Captain Fishsticks can be counted on to consistently deliver pompous and ornate - and entirely vacuous - apologies for the state of his calcified little heart. He did it again here in his standard imperious ass-clenched fashion, lecturing the Speaker of the Minnesota House, Margaret Anderson Kelliher:
Lunching in the sustainable urban environment the other day, I ran into Minnesota Speaker of the House Margaret Anderson Kelliher. I casually reminded the speaker, a DFLer, to take note and pay the new transit sales tax on her bistro bill. She was happy to pay it, she replied.
"Taxes are the price we pay for civilized society," she added, quoting words physically and metaphorically "carved in stone" above the portal of the Internal Revenue Service.
"Not quite right," I responded. "Taxes are the price we pay because we are not entirely civilized."
Being taunted by the occasional astringent adolescent gnome is apparently the price you pay for being the DFL Speaker of the House. Of course, Madame Speaker was quoting not the Internal Revenue Service, but rather Oliver Wendell Holmes. but the IRS sounds so much more oppressive to Sticks. It is, after all, picking on fellow travelers like Mac Hammond.
For the support of his proposition, our Kafka-on-the-St.-Croix goes right to the Bat Cave, the Cato Institute:
"Taxes are, in fact, a reflection of our failure to achieve a fully civilized society," observes the Cato Institute's David Boaz in his book "The Politics of Freedom." "Civilized people get what they want by voluntary means, through persuasion or exchange. The use of force to acquire property is uncivilized, and the history of civilization is the history of limitations on the use of force."
Right. Say you're unemployed, maybe because you're disabled, mentally ill, or just down on your luck. You try to "persuade" the Captain or Katie to give you a buck; were do you think that will get you?
Fishsticks tells these are the only reasons we pay taxes:
- To protect us from force and fraud.
- To have our civil disputes mediated in courts of law.
- To be protected from risks imposed by others to which we do not consent and cannot reasonably avoid on our own.
- For public goods (not private benefits) necessary for government to carry out its defined and limited obligations.

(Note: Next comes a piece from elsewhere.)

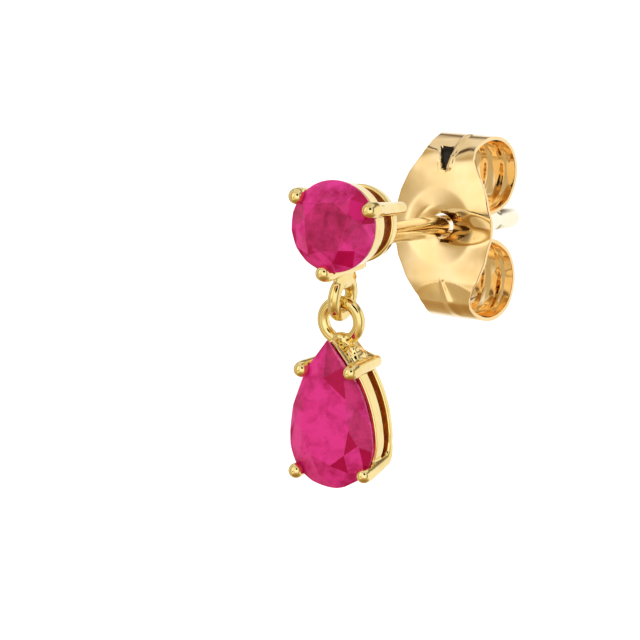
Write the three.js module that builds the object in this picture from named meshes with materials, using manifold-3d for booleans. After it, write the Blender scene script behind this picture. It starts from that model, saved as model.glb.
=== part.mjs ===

Recognize, boys and girls, that our Captain appears to have come with this list on his own.
For his pièce de résistance he offers proof, as if it was a theorem in geometry, that public transit is a private benefit, not a public good:
The best way to understand the idea of "public good" is by contrasting it with the more familiar "private benefit." Each of us engages in private benefit transactions when we exchange money for products and services we want. We get in a taxi, and for a fare, we enjoy the benefit of getting from point A to point B. We buy cup of coffee; we drink it, and nobody else gets to drink it. That particular cab ride and cup of coffee are not available to others.
Public goods in support of legitimate government functions provide benefits that, unlike our cab ride or cup of coffee, don't exclude anyone. A streetlight is the classic example: It benefits everyone and anyone equally at the same time. It would be virtually impossible and highly inefficient to limit access or proportionally charge people for the streetlight's glow. Police and fire protection and the court system are other examples — they don't limit discrete benefits to some at the exclusion of others.
The policy distinction boils down to this: If a taxi ride from point A to point B is a private benefit for which an individual pays a market fare, why is a bus or light-rail ride from point A to point B a "public good" subsidized with tax dollars? The only answer is, it is a more "civilized" way to travel.
Fishsticks doesn't explain how some people are barred from getting on a train or bus. But then Sticks has apparently never heard of airports, navigable waterways (think locks and dams), the Federal Reserve System, securities regulation, or the countless other things that government does that empowers individuals and business to make the economy work.
It also apparently doesn't occur to Sticks that there are probably a lot of people at the newspaper he writies for who take public transit to work where they assist Sticks in publishing his silly bile. Everyone who takes transit helps unclog the roads for Sticks in his '88 Cordoba, and it improves the labor supply for business, too. That's why business owners like transit.
Holding out the utopian view that civilized people wouldn't need government is naive almost beyond imagination.
If there is a more delusional newspaper writer about in our fair city, Spot hasn't met 'em yet. Well, Katie's right up there, now that Spot thinks about. But still.